* [DATA PROVIDED]
● ● ● ● ● ● ●

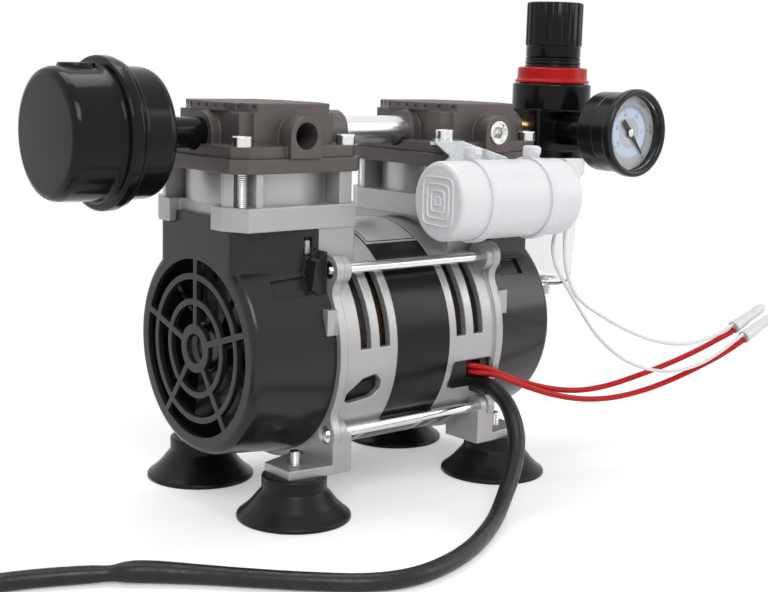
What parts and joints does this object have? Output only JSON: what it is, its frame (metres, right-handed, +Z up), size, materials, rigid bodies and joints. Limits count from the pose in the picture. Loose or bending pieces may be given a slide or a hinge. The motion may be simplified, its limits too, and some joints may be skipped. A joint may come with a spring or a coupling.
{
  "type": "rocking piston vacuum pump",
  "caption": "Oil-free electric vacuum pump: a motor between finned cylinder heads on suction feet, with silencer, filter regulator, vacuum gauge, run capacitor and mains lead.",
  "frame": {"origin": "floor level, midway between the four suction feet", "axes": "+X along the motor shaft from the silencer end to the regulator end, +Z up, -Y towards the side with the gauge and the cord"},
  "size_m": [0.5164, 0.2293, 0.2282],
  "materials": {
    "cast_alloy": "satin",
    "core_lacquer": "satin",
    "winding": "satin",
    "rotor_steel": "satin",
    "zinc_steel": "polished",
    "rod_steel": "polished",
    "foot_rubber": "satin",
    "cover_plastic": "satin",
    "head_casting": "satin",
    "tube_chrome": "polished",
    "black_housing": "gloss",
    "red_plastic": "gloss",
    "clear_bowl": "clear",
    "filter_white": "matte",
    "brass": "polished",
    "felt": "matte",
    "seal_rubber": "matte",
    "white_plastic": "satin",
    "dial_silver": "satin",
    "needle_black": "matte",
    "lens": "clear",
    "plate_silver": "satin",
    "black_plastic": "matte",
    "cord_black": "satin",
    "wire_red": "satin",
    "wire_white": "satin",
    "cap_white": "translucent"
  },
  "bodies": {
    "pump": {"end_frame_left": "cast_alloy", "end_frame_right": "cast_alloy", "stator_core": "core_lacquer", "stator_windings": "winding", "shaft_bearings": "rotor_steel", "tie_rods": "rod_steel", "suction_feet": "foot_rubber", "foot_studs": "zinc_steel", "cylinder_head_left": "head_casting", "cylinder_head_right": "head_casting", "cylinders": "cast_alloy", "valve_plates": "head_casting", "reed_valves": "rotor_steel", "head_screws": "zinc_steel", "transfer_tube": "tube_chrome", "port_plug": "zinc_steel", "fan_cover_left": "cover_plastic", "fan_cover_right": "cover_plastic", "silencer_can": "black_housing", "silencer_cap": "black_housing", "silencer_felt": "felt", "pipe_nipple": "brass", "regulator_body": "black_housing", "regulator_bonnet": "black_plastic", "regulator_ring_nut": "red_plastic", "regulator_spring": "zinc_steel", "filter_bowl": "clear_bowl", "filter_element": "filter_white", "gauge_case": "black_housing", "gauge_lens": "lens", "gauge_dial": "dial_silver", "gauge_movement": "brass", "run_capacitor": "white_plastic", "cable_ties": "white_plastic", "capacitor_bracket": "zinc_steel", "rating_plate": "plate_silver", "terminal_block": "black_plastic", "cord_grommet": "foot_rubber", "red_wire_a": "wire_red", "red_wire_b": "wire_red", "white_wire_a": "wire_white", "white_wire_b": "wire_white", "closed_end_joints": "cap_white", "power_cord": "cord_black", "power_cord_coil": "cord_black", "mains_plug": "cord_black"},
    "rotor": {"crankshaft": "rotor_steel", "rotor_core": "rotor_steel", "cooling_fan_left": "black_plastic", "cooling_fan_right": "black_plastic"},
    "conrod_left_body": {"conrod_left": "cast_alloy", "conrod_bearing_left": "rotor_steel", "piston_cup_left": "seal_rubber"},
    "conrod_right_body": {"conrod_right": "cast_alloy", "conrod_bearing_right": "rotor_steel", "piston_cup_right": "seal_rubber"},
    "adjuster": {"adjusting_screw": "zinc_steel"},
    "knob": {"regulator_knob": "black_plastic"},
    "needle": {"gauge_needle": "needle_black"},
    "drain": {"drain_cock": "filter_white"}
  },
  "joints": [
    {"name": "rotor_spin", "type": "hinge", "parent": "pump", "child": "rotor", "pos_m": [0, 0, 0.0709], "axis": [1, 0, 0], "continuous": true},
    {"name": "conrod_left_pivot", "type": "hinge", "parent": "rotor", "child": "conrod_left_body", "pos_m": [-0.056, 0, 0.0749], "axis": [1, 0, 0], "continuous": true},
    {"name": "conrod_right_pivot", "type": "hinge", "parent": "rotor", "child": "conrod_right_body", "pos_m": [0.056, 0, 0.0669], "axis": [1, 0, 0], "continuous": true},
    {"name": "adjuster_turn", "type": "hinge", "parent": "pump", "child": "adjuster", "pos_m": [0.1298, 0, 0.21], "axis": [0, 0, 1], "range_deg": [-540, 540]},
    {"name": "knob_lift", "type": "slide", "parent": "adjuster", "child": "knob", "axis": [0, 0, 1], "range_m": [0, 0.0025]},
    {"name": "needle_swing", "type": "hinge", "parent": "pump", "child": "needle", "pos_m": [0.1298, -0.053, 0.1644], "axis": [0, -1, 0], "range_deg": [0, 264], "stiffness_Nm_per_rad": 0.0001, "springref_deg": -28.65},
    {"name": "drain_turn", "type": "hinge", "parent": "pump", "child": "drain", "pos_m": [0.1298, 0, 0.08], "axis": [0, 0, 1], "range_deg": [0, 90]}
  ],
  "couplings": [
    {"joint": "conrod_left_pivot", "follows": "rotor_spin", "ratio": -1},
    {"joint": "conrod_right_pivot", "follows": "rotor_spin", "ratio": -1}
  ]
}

● ● ● ● ● ● ●

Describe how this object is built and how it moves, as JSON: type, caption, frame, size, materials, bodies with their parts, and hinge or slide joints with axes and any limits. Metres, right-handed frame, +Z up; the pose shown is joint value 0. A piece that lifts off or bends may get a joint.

● ● ● ● ● ● ●

* [YOUR GOAL] Search the data above for lines holding "object" and copy each of them.

* [EXERCISE RESULT]
What parts and joints does this object have? Output only JSON: what it is, its frame (metres, right-handed, +Z up), size, materials, rigid bodies and joints. Limits count from the pose in the picture. Loose or bending pieces may be given a slide or a hinge. The motion may be simplified, its limits too, and some joints may be skipped. A joint may come with a spring or a coupling.
Describe how this object is built and how it moves, as JSON: type, caption, frame, size, materials, bodies with their parts, and hinge or slide joints with axes and any limits. Metres, right-handed frame, +Z up; the pose shown is joint value 0. A piece that lifts off or bends may get a joint.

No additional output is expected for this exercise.